Она девственница? Была. Я воспользовался ею! В ее первую брачную ночь?!
О Боже. Что я творю?! Стараясь пересилить свои желания, я попытался отпрянуть, но Лера вдруг обхватила мои плечи:
— Только не уходи, — в ее голосе звучал неподдельный страх. — Не сейчас…
— Куда же я теперь уйду? — прохрипел я. — Столько глупостей наделал.
— Мы только начали, а ты уже жалеешь? — с болью в голосе выдавила она.
— Дурочка, — я коснулся губами ее лба. — Я боюсь лишь, что ты станешь жалеть потом.
— Раз уже все равно поздно, то давай доведём это до конца…
ЛЕРА
Сейчас я не могла ни о чем думать. Как собственно и всегда в его присутствии.
Только его сильные руки, что сжимают мою плоть. Хриплые стоны, что свидетельствовали о том, как ему хорошо со мной. Тяжесть его тела, что вжимала меня в жесткий матрас.

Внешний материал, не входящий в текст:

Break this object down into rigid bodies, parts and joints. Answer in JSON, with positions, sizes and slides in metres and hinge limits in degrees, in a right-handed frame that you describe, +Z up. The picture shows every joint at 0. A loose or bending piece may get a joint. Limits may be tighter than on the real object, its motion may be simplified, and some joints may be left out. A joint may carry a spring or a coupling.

Я тянулась к нему всем естеством. Неумело. Инстинктивно. Но его отклик позволял мне действовать смелее.
— Лерочка, — прошептал он, упираясь лбом в мой лоб, — что же я наделал…
— Я… кажется, — чувствуя, как сознание плавится от его настойчивых действий, я едва могла говорить, — люблю тебя, Константин Дмитриевич…
— Ммм, — он сдавлено застонал, накрывая мои губы своими.
Я почувствовала, как в голове стали взрываться фейерверки. Тело словно воспарило, а затем вновь рухнуло на кровать. И тяжелая голова легла мне на грудь.
— Что ты такое говоришь, глупышка? — пробормотал Костя, немного отдышавшись. — Это все неправильно.
Я напряглась.
Чувствовала, как хрупкое счастье, которое затаилось во мне, готово вот-вот раскрошиться.
— Ты не можешь… любить меня, — Костя поднял голову и заглянул мне в глаза. — Я тебе вечно жизнь порчу. Даже сейчас… Ты ведь до сих пор пьяна, поэтому даже не способна осознать, какую ошибку я совершил. Я воспользовался…
— Заткнитесь уже, Константин Дмитриевич, — прошипела я, пытаясь выбраться из его объятий. — Если бы я не думала об этом в трезвом рассудке, ни за что не совершила бы даже будучи пьяной в стельку!